The Non-inverting Amplifier does not invert the input signal or produce an inverting signal but instead amplifies it by the ratio of: (RA + RB)/RB or commonly 1+(RA/RB). The input signal is connected to the non-inverting (+) input.

The Inverting Amplifier both inverts and amplifies the input signal by the ratio of -RA/RB. The gain of the amplifier is controlled by negative feedback using the feedback resistor RA and the input signal is fed to the inverting (–) input.

The inverting and non-inverting amplifier circuits from above can be connected together to form a bridge amplifier configuration. The input signal is common to both op-amps with the output voltage signal taken across the load resistor, RL. If the magnitudes of the two gains, A1 and A2 are equal to each other then the output signal will be doubled as it is effectively the combination of the two individual amplifier gains.

The Adder, also called a summing amplifier, produces an inverted output voltage which is proportional to the sum of the input voltages V1 and V2. More inputs can be summed. If the input resistors are equal in value (R1 = R2 = R) then the summed output voltage is as given and the gain is +1. If the input resistors are unequal then the output voltage is a weighted sum and becomes:

Vout = -(V1(RA/R1) + V2(RA/R2) + etc.)

The Subtractor also called a differential amplifier, uses both the inverting and non-inverting inputs to produce an output signal which is the difference between the two input voltages V1 and V2 allowing one signal to be subtracted from another. More inputs can be added to be subtracted if required.

If resistances are equal (R = R3 and RA = R4) then the output voltage is as given and the voltage gain is +1. If the input resistance are unequal the circuit becomes a differential amplifier producing a negative output when V1 is higher than V2 and a positive output when V1 is lower than V2.

The Comparator has many uses but the most common is to compare the input voltage to a reference voltage and switch the output if the input voltage is above the reference voltage. If the input goes more positive than the reference voltage set by the voltage divider, Vin > Vref, the output changes state. When the input voltage drops below the preset reference voltage and Vin < Vref, the output switches back. By using negative feedback the comparator can be converted into a Schmitt Trigger circuit.

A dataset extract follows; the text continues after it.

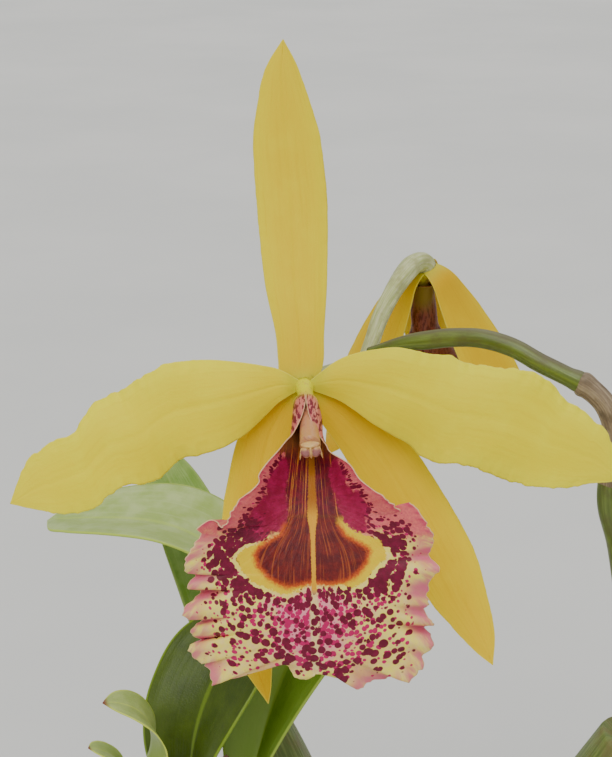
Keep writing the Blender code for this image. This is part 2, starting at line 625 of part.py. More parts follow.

Here are just some of the more common and basic operational amplifier building block configurations discussed in this section that we can use in electronic circuits. All the above circuits can be constructed using a variety of different op-amps including the famous 741 op-amp. I hope that this short tutorial about basic op-amp building blocks will help you to understand the different basic op-amp circuit configurations.

Error! Please fill all fields.

The comparator will suffer from saturation as shown, and will not respond quickly to any change that crosses the threshold, unless some more complexity is added to the circuit to avoid driving the op-amp into saturation. Warning FYI.

IT HELPS A LOT ..THANK YOU SO MUCH I HAVE LEARN FROM IT…..

For the Voltage Subtractor Op-amp circuit, I doubt why the sign is negative before RA/R(V2-V1). I deduct it myself and is Vout=RA/R(V2-V1), positive sign. Could you check it please?

The subtractor (differential amplifier) has a gain equal to RA/R around the inverting input, so the gain is negative.

i just want the comparator with input given at negative terminal of opamp , circuit and the output equation too

I don’t understand the the operation of Bridge Op-amp Circuit. How will the voltage be doubled? According to the circuit, the output of the inverting and non-inverting op-amp are opposite phase, so how the voltage will be twice at the load.

The outputs of the two op-amps are complements of each other, because when Vo1 is heading in a positive direction, Vo2 is heading in a negative direction and vice versa. So if for example, Vo1 = +3v and Vo2 = -3v, then the voltage across RL will be: +3v – (-3) = 6v or double Vout.

I want to design a current amplifier circuit, please let me know how to go about, Rsh is around 1k ohm – 1M ohm.

Hi,

I want to confirm that are the output waveforms of A1 and A2 opamp are correct or not in bridge opamp amplifier ckt. As per the fig. A1 is inverting amplifier and A2 is non inverting amplifier but the output waveforms are opposite.. so please confirm.

The direction of the input waveform is not given, the outputs from the inverting and non-inverting configurations are complementary to each other and are therefore correct.

thanks for your reply Wayne Storr.

Well, if the direction of input waveform is not given, can we verify input waveform by the given output wave form ?

Yes, if that’s what you wish to do. It will still be inverted.

Great page. Just a note that the second “voltage follower” circuit is actually a differential amplifier.

Thanks Fady, the perils of cut & paste.